Figure 4: Qualitative outputs under domain shift; MCSD maintains recall and detection density similar to MCD, while MCDB can become highly conservative.
Ablation: Stochastic Layer Placement
The efficacy of UQ is impacted by the phase in which stochastic regularization is applied:
- In YOLOv8x, stochasticity earlier in the network enhances calibration while later stages improve uncertainty ranking.
- For RT-DETRx, late-stage stochasticity uniformly optimizes both ECE and AUARC.
- MCSD’s performance is robust to placement but optimal settings are architecture specific.
Limitations
MCSD, while theoretically principled and empirically effective, is limited to architectures with residual paths. Furthermore, like all MC-based methods, it incurs linear compute overhead with the number of Forward passes for UQ at inference.

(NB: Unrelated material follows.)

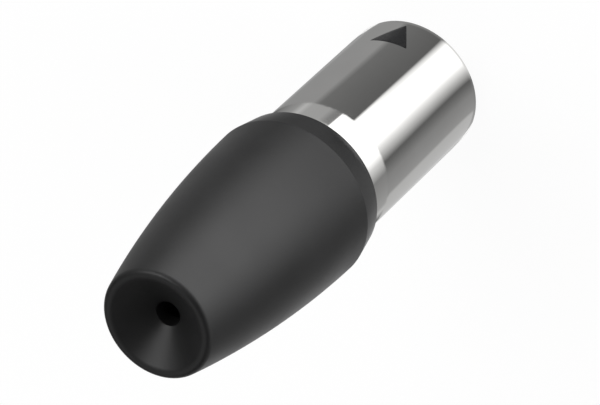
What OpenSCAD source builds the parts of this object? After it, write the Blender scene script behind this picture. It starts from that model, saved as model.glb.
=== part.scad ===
// Three-pole XLR cable plug for outdoor use, in millimetres.
// It stands on its front rim: z = 0 is the rim, +Z runs to the cable end, +Y is the key side.

/* [Shell] */
// Outside diameter of the metal shell
shell_d = 19; // [18.4:0.1:20]
// Length of shell that shows in front of the boot
shell_len = 29.2; // [27:0.1:33]
// Wall of the shell round the socket
socket_wall = 1.45; // [1.3:0.05:1.6]
// Depth of the socket, from the rim to the face of the insert
socket_depth = 15; // [13.5:0.1:16.5]
// Thickness of the wall at the bottom of the socket
web_t = 1.5; // [1:0.1:2.5]
// How far that wall stands in from the tail bore
web_lip = 1; // [0.6:0.1:1.2]
// Rounding of the rim's outer edge
rim_round = 0.3; // [0.1:0.05:0.5]
// Chamfer at the socket's mouth
lead_in = 0.4; // [0.1:0.05:0.6]
// Length of the tapered band beside the boot
band_len = 5; // [3:0.1:7]
// Fall of the band's radius towards the boot
band_drop = 0.1; // [0.02:0.01:0.15]

/* [Latch and key] */
// Distance from the rim to the latch recess
latch_z = 3; // [2:0.1:4]
// Length of the latch recess
latch_len = 3.5; // [2.5:0.1:4.5]
// Width of the latch recess
latch_w = 6; // [4:0.1:7]
// Depth of the latch recess into the wall
latch_depth = 0.75; // [0.4:0.05:0.9]
// Distance from the rim to the guide key
key_z = 8; // [7.8:0.1:10]
// Width of the guide key
key_w = 2.4; // [1.6:0.1:3]
// Height of the guide key
key_h = 0.8; // [0.5:0.05:1]

/* [Threaded tail] */
// Length of the tail inside the boot
tail_len = 10; // [9:0.1:12]
// Step from the shell's outside down to the thread
shoulder_h = 0.65; // [0.4:0.05:0.8]
// Depth of the thread
thread_depth = 0.6; // [0.4:0.05:0.7]
// Length of the plain land that guides the boot
pilot_len = 4; // [3.4:0.1:5]
// Wall of the tail under the thread
tail_wall = 1.25; // [1.1:0.05:1.4]
// Width of the two keyways in the tail bore
keyway_w = 2.4; // [1.8:0.1:3]
// Depth of the keyways
keyway_depth = 0.55; // [0.3:0.05:0.7]

/* [Seals] */
// Thickness of the gasket at the bottom of the socket
gasket_t = 0.8; // [0.5:0.1:1.2]
// Width of the O-ring's groove
oring_w = 1.2; // [0.9:0.1:1.5]
// Depth of the O-ring's groove
oring_depth = 0.75; // [0.5:0.05:0.9]
// Distance from the shoulder to the O-ring's groove
oring_z = 1.3; // [0.8:0.1:1.7]
// Length of the cable gland
gland_len = 9; // [7:0.1:9.5]
// Wall of the cable gland
gland_wall = 1.57; // [1.2:0.01:1.7]
// Height of the gland's sealing ribs
gland_rib = 0.25; // [0.1:0.05:0.4]

/* [Contacts] */
// Diameter of a contact pin
pin_d = 2.36; // [2.3:0.02:2.4]
// Diameter of a contact's shank inside the insert
shank_d = 2.8; // [2.75:0.05:2.9]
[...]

Absolute calibration remains highly architecture sensitive—dense detectors often display compressed uncertainty response and require bespoke calibration strategies for OOD interpretability.
Implications and Future Directions
The establishment of MCSD as a Bayesian approximation expands the toolkit for scalable UQ, particularly for residual- and transformer-based detectors. Its empirical parity with MCD in predictive performance, and superiority in calibration and uncertainty ranking, recommend it for scenarios where overconfidence poses operational risk. Future directions include:
- Exploring MCSD variants in deterministic networks via synthetic residualization
- Developing hierarchical or adaptive SD schedules to enrich posterior expressivity
- Hybridizing MCSD with single-pass uncertainty estimation to reduce inference cost
Conclusion
Monte Carlo Stochastic Depth (MCSD) is theoretically and empirically validated as a scalable, architecturally-compatible, and robust method for uncertainty estimation in modern deep learning, complementing and in several contexts exceeding established methods such as MCD and MCDB in object detection tasks. Its performance under domain shift and strong uncertainty ranking support its adoption for high-assurance AI systems, with future research poised to expand its generalizability and efficiency.